Comment et à partir de quels leviers refonder un projet politique alternatif  ?

vendredi 10 juillet 2015.
 

A) Réinstituer la gauche par le commun

par Christian Laval, professeur 
de sociologie 
à l’université Paris-Ouest-Nanterre

« Déverrouiller la politique  » semble une expression bien faible pour désigner la tâche à accomplir. Réinstituer la gauche serait une formule plus exacte. On connaît la fameuse phrase de Gramsci qui rappelle que dans «  l’interrègne  » entre le vieux et le neuf «  les phénomènes morbides les plus variés se manifestent  ». Dix ans après la victoire du non au référendum, et pendant qu’en Espagne et en Grèce se développent des processus qui nourrissent l’espoir, la situation française pourrit.
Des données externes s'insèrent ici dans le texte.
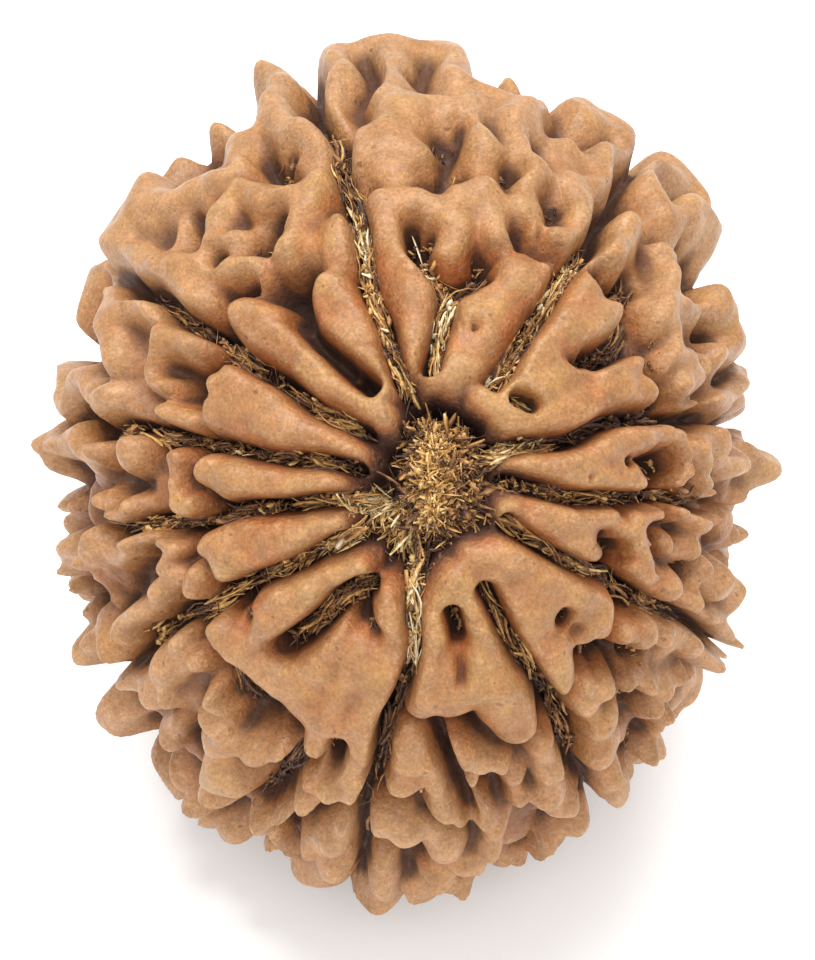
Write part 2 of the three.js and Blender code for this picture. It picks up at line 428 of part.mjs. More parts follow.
const CUTS = [
  ...GROOVES.map((places) => ({
    line: grooveLine(places, GROOVE_DEPTH),
    half: GROOVE_HALF_WIDTH,
    slope: CUT_SLOPE,
  })),
  ...FAR_GROOVES.map((bearing) => ({
    line: grooveLine([90, 100, 110, 130, 150, 168].map((angle) => [bearing, angle]), GROOVE_DEPTH),
    half: GROOVE_HALF_WIDTH,
    slope: CUT_SLOPE,
  })),
  ...FURROWS.map(([places, half, depth]) => ({ line: levelLine(places, depth), half, slope: CUT_SLOPE })),
  ...PITS.map(([places, radius, depth = PIT_DEPTH]) => ({
    line: levelLine(places, depth),
    half: radius * 0.5,
    slope: depth / (radius * 0.6),
  })),
  { line: levelLine([[0, 180]], FAR_SCAR.depth), half: FAR_SCAR.radius * 0.5, slope: WALL_SLOPE },
];

// Distance across the surface from a point of the egg to each stretch of a chain, handed on with the
// chain's places there.
function nearest(point, direction, line, onNear) {
  const last = Math.max(1, line.length - 1);
  for (let index = 0; index < last; index += 1) {
    const from = line[index];
    const to = line[Math.min(index + 1, line.length - 1)];
    const run = [to.at[0] - from.at[0], to.at[1] - from.at[1], to.at[2] - from.at[2]];
    const away = [point[0] - from.at[0], point[1] - from.at[1], point[2] - from.at[2]];
    const square = run[0] ** 2 + run[1] ** 2 + run[2] ** 2;
    const dot = away[0] * run[0] + away[1] * run[1] + away[2] * run[2];
    const share = square > 0 ? Math.min(1, Math.max(0, dot / square)) : 0;
    const gap = [away[0] - share * run[0], away[1] - share * run[1], away[2] - share * run[2]];
    const reach = gap[0] ** 2 + gap[1] ** 2 + gap[2] ** 2;
    if (reach < 36) {
      const outward = gap[0] * direction[0] + gap[1] * direction[1] + gap[2] * direction[2];
      const across = Math.sqrt(Math.max(0, reach - outward * outward));
      onNear(across, from, to, share);
    }
  }
}

// Height of one lobe over the egg: a rounded top with steep sides.
function lobeHeight(point, direction, line) {
  let height = -CORE_DEPTH - 10;
  nearest(point, direction, line, (across, from, to, share) => {
    const radius = from.radius + share * (to.radius - from.radius);
    const lift = from.lift + share * (to.lift - from.lift);
    const inner = Math.min(across / radius, SHOULDER);
    const top = lift - ROUNDNESS * radius * (1 - Math.sqrt(1 - inner * inner));
    height = Math.max(height, top - WALL_SLOPE * Math.max(0, across - SHOULDER * radius));
  });
  return height;
}

// Highest height that a groove, furrow or pit leaves at a point.
function cutHeight(point, direction, cut) {
  let height = 20;
  nearest(point, direction, cut.line, (across, from, to, share) => {
    const floor = from.lift + share * (to.lift - from.lift);
    height = Math.min(height, floor + cut.slope * Math.max(0, across - cut.half));
  });
  return height;
}

// The direction whose relief shows at a direction: a little to its side, so that no lobe runs dead straight.
function wandered(direction, far) {
  const egg = eggRadius(...direction);
  const step = WANDER.near + (WANDER.far - WANDER.near) * far;
  const point = direction.map((value) => value * egg);
  const moved = point.map((value, axis) => value + step * unevenness(point, WANDER_WAVES[axis]));
  return new THREE.Vector3(...moved).normalize().toArray();
}

// Radius of the seed along a unit direction: the egg, the lobes blended, the cuts, and the flat spot.
function seedRadius(place) {
  const egg = eggRadius(...place);
  const far = Math.min(1, Math.max(0, (FAR_START - place[2]) / FAR_START));
  const direction = wandered(place, far);
  const below = eggRadius(...direction);
  const point = direction.map((value) => value * below);
  const outer = progress(place[2], CORE_RISE) * (1 - CORE_FALL.share * progress(place[2], CORE_FALL));
  const swell = CORE_RISE.height + CORE_RISE.swell * unevenness(point, SWELL_WAVES);
  let sum = Math.exp(BLEND * (outer * swell - CORE_DEPTH));
  for (const line of LOBES) {
    sum += Math.exp(BLEND * lobeHeight(point, direction, line));
  }
  let height = Math.log(sum) / BLEND + KNOBBINESS.height * far * unevenness(point, KNOB_WAVES);
  for (const cut of CUTS) {
    const limit = cutHeight(point, direction, cut);
    if (limit < height + 1) {
      height = -Math.log(Math.exp(-BLEND * height) + Math.exp(-BLEND * limit)) / BLEND;
    }
  }
  height = Math.max(height, lobeHeight(point, direction, RESTING_LINE));
  const down = -place[1] * Math.cos(radians(TIP_UP)) - place[2] * Math.sin(radians(TIP_UP));
  const floor = down > 0 ? CENTRE_HEIGHT / down : Infinity;
  return Math.min(egg + height, floor);
}

// Neighbours of each vertex of a triangle mesh.
function neighbourLists(index, count) {
  const lists = Array.from({ length: count }, () => new Set());
  for (let corner = 0; corner < index.length; corner += 3) {
    const [a, b, c] = [index[corner], index[corner + 1], index[corner + 2]];
    lists[a].add(b).add(c);
    lists[b].add(c).add(a);
    lists[c].add(a).add(b);
  }
  return lists.map((list) => [...list]);
}

// Slides the vertices over the seed towards the middle of their neighbours, so that steep sides get
// triangles too.
function evenOut(directions, neighbours) {
  let current = directions;
  for (let round = 0; round < EVENING_ROUNDS; round += 1) {
    const radii = current.map((direction) => seedRadius(direction.toArray()));
    const points = current.map((direction, vertex) => direction.clone().multiplyScalar(radii[vertex]));
    current = points.map((point, vertex) => {
      const middle = new THREE.Vector3();
      neighbours[vertex].forEach((other) => middle.add(points[other]));
      middle.divideScalar(neighbours[vertex].length);
      return point.clone().lerp(middle, EVENING_STEP).normalize();
    });
  }
  return current;
}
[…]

Xénophobie, nationalisme et découragement massif se répandent à grande vitesse. L’horizon s’est obscurci. La gauche anti-néolibérale a perdu la bataille de l’opinion face à l’extrême droite. Elle n’a pas su capter, elle n’a pas pu incarner la colère sociale. Ce qui caractérise la situation dans la «  gauche de gauche  », c’est l’illisibilité. Les erreurs se sont accumulées, et «  l’histoire ne repasse pas les plats  ».
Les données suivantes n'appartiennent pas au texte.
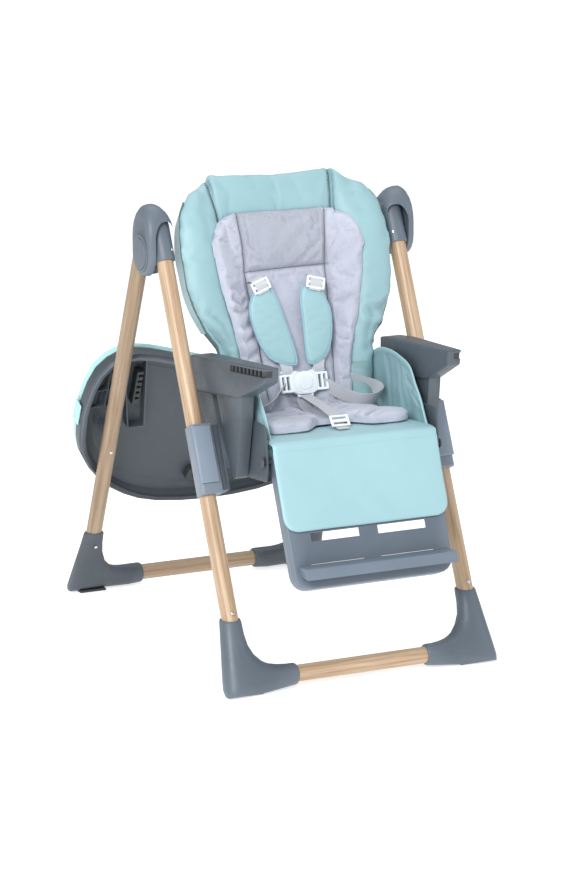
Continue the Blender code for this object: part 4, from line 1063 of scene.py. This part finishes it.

Il n’y aura pas de recette miracle. La radicalisation du néolibéralisme, avec les politiques d’austérité, ne promet pas de révolte mécanique. L’avenir est régi par une certaine imprévisibilité des luttes et donc des rapports de forces. Que reste-t-il en notre pouvoir  ? Il faudrait d’abord commencer par ne plus répéter les mêmes erreurs. Éviter la division par exemple. Rien de fort ne se construira par la fragmentation en «  boutiques  » spécialisées. Et la coalition de partis n’est pas suffisante. Mettre fin à l’ambiguïté à l’égard du Parti socialiste  : il faut enfin admettre que ce parti ne propose que la version soft de l’ordre néolibéral. Et de nouveaux errements apparaissent  : le chauvinisme national par exemple, aujourd’hui l’un des principaux dangers pour la gauche. L’adversaire, c’est le néolibéralisme dans le monde et en Europe, et non l’Allemagne ou les Allemands.

Pour réinstituer la gauche, deux grandes orientations doivent prévaloir  : la relance de l’internationalisme d’abord, pour contrer les illusions et dérives nationalistes. Mais, surtout, avant tout, donner une forme politique crédible à l’espoir. Et pour cela il faut saisir ce qui émerge partout dans le monde, et dans tous les secteurs de la société, au-delà des clivages politiques à gauche, et qui a pour nom le « commun ». Les mouvements espagnols l’ont bien compris qui gagnent des élections en mettant Barcelone et les autres grandes villes «  en commun  ». Les pratiques du commun, dans la société, qui articulent l’autogouvernement et le droit à l’usage collectif, régénèrent la perspective révolutionnaire en tournant le dos aux vieilles formules étatistes du socialisme et du communisme. Coopératives de toutes natures, villes en transition, monnaies locales, réseaux de mutualisation et de coopération  : il s’invente aujourd’hui, partout, des formes institutionnelles qui donnent des points d’appui concrets à «  l’alternative  ».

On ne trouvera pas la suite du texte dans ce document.